As surprising as it may seem, exercising looser monetary policy may not always cause a currency to face losses. For example, the U.S. Dollar has been climbing from the moment the Federal Reserve finally decided to start an expansionary cycle with a cut back in mid-September. The Buck is up 2.4% since September 16th according to the Bloomberg Dollar Spot Index. If markets perceive the interest rate discount as accommodative to a financial environment in an economy that is still registering positive GDP growth, this might once again give rise to the USD when other global economies are compared.
Elsewhere, the narrative is not that uplifting, with China coping with deflationary worries and anemic levels of activity with trade always in turmoil. The latest Chinese reading of Purchasing Managers Index revealed a result below 50.0, which marks expansion, for the eighth consecutive month.
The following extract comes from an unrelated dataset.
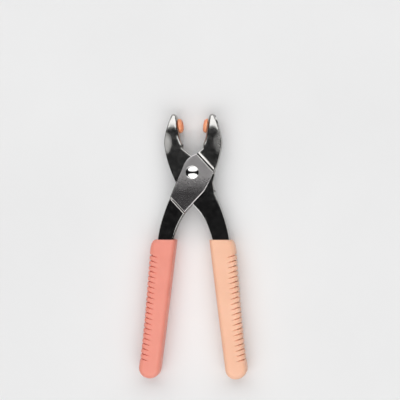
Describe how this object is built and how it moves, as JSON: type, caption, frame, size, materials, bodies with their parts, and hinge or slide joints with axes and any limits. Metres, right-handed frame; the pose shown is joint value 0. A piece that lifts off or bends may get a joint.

On the other side of the pond, the Euro-zone has been saved by expansion in France notwithstanding parliamentary friction over an acceptable budget with unpopular tax hikes.
Over in the U.K. Pound Sterling will be tested after jumping by 0.7% with the upcoming Bank of England meeting on December 18th likely resulting in an interest-rate cut with current chances standing at 92.3%. That date will be a busy one for central bank action as the ECB as well as Mexico’s Banxico also gather and hold press briefings.
The next day, it will be followed by the crucial BOJ decision announcement. Emerging-Markets and LATAM FX flows will surely be significant after some reversals in tariffs from the U.S. On November 14, the White House reversed tariffs to coffee, exotic fruits, concentrated juices, and other food items in an attempt to bring down prices of groceries for American consumers. All this and possibly a ceasefire between Russia and Ukraine will make for plenty to chew on as 2025 reaches the finish line.